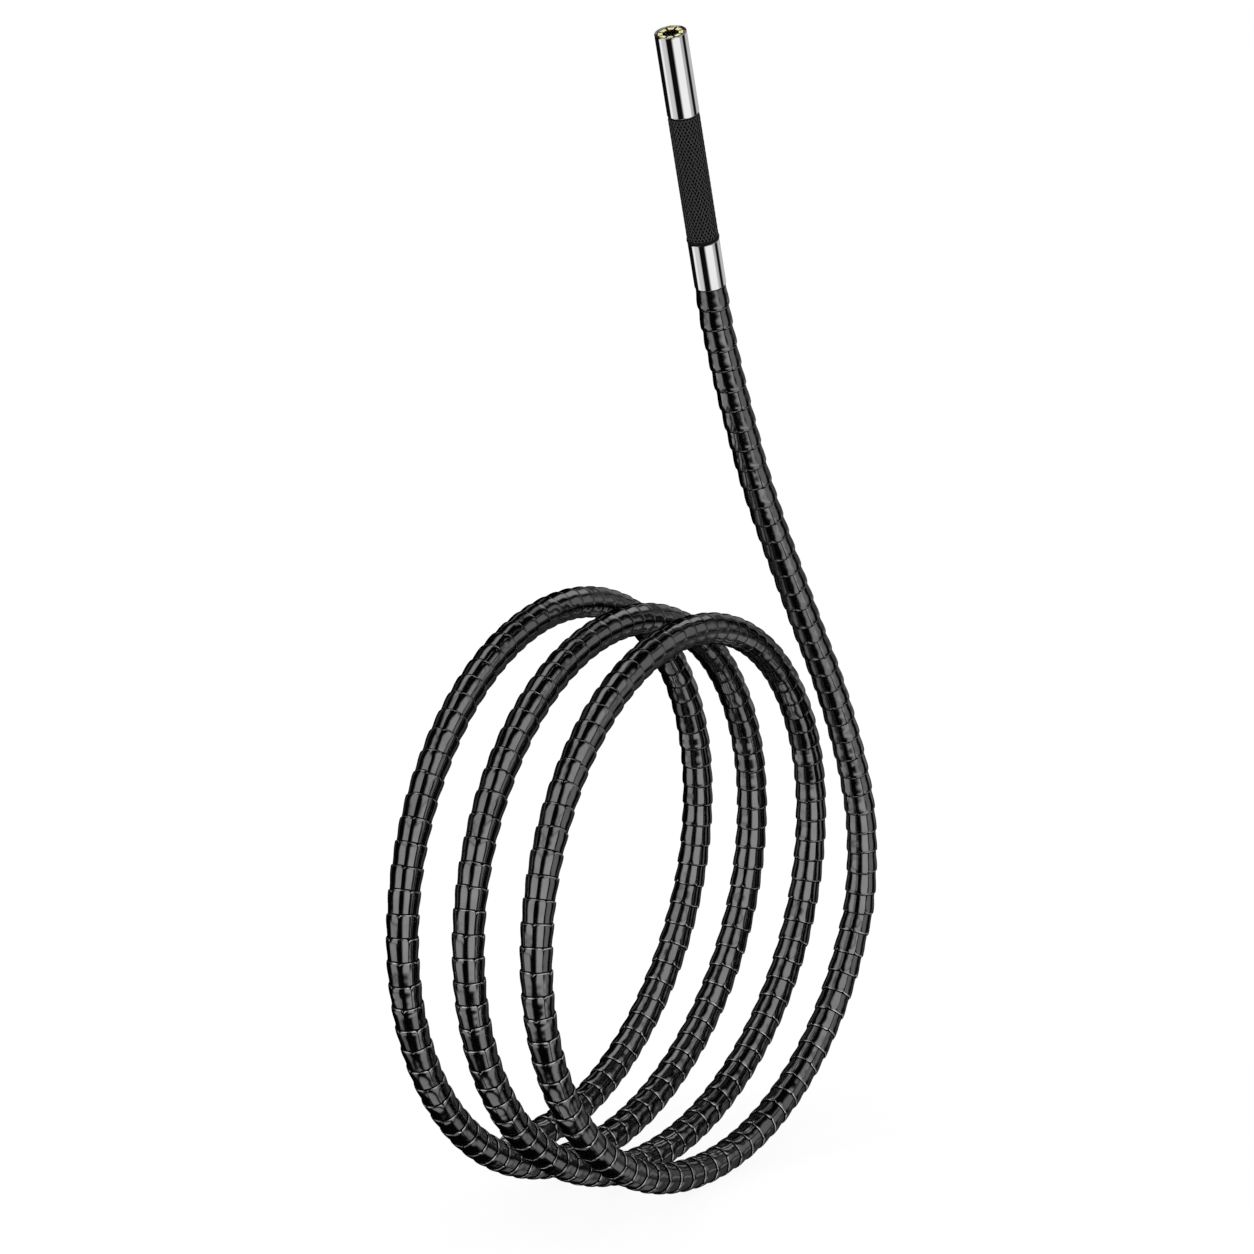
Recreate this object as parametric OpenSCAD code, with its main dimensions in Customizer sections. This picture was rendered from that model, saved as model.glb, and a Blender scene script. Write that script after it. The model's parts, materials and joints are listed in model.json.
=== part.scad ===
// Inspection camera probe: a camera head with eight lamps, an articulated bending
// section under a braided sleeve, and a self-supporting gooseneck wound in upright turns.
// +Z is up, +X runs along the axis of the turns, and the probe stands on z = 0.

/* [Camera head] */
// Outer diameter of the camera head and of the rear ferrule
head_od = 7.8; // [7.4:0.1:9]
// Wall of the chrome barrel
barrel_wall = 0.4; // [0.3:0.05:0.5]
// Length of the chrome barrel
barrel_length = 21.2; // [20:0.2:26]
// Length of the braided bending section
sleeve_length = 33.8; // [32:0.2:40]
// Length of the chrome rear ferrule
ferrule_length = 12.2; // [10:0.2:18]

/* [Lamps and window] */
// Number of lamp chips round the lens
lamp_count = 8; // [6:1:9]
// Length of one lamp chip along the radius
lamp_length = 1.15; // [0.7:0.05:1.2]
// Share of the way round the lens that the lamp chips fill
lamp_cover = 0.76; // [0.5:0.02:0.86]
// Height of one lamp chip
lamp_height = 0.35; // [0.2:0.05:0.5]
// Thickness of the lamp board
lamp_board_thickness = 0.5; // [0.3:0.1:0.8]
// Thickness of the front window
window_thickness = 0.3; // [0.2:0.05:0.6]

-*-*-

Task directions –
Give back exactly the material above from its opening line to the line bearing "stands on z = 0.".

Reply –
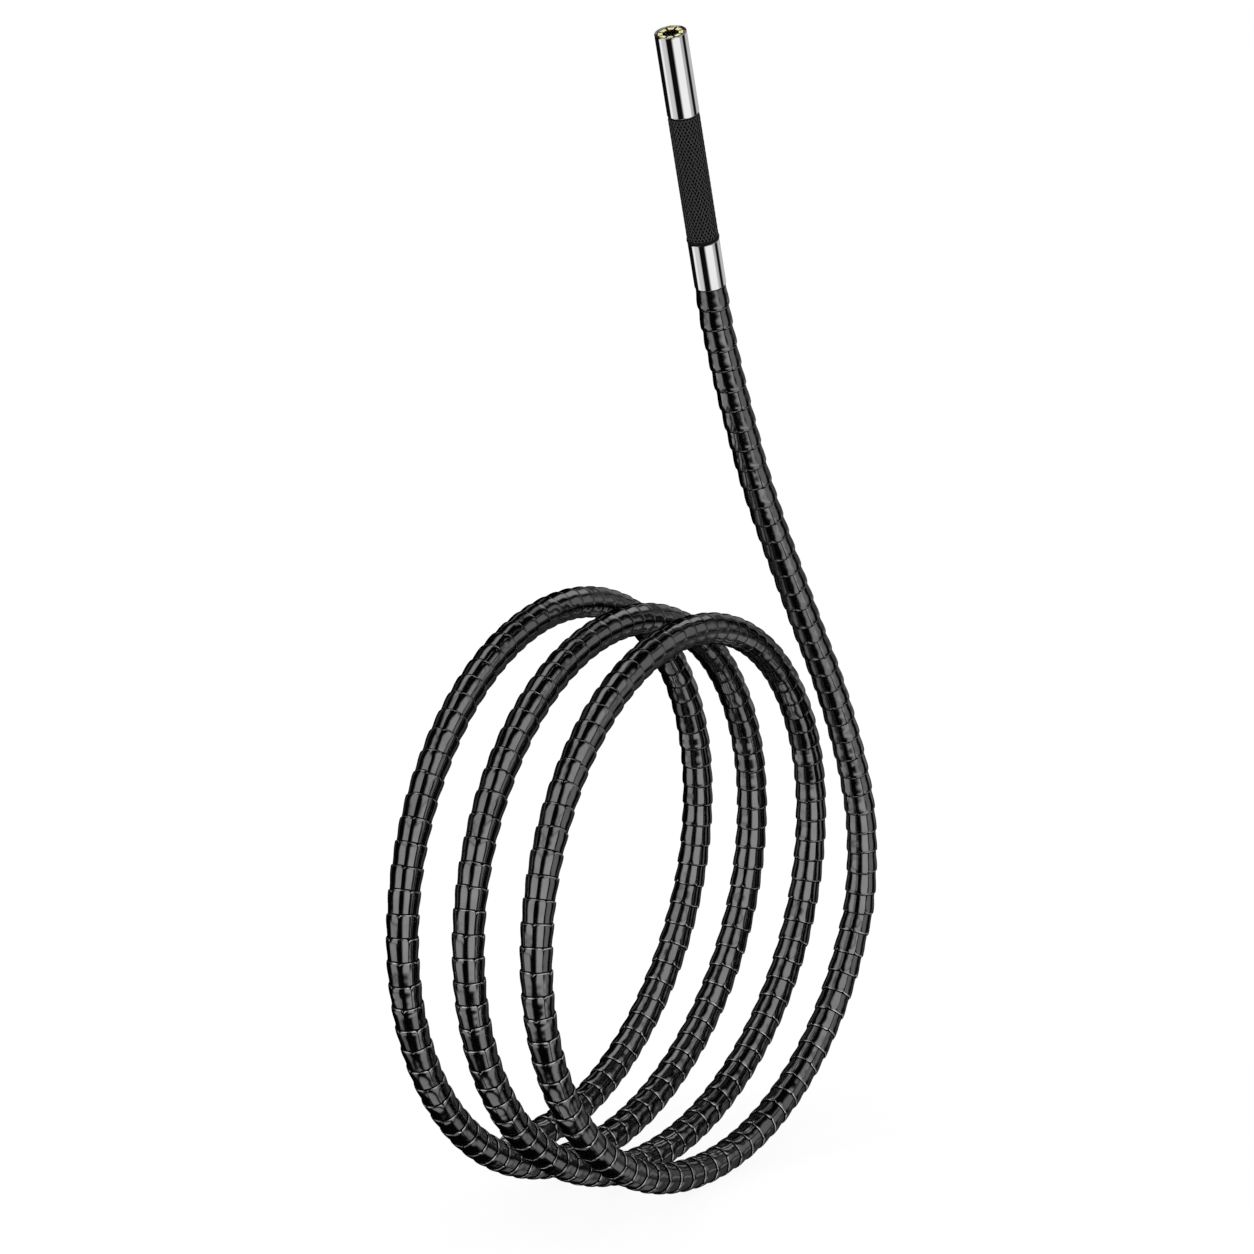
Recreate this object as parametric OpenSCAD code, with its main dimensions in Customizer sections. This picture was rendered from that model, saved as model.glb, and a Blender scene script. Write that script after it. The model's parts, materials and joints are listed in model.json.
=== part.scad ===
// Inspection camera probe: a camera head with eight lamps, an articulated bending
// section under a braided sleeve, and a self-supporting gooseneck wound in upright turns.
// +Z is up, +X runs along the axis of the turns, and the probe stands on z = 0.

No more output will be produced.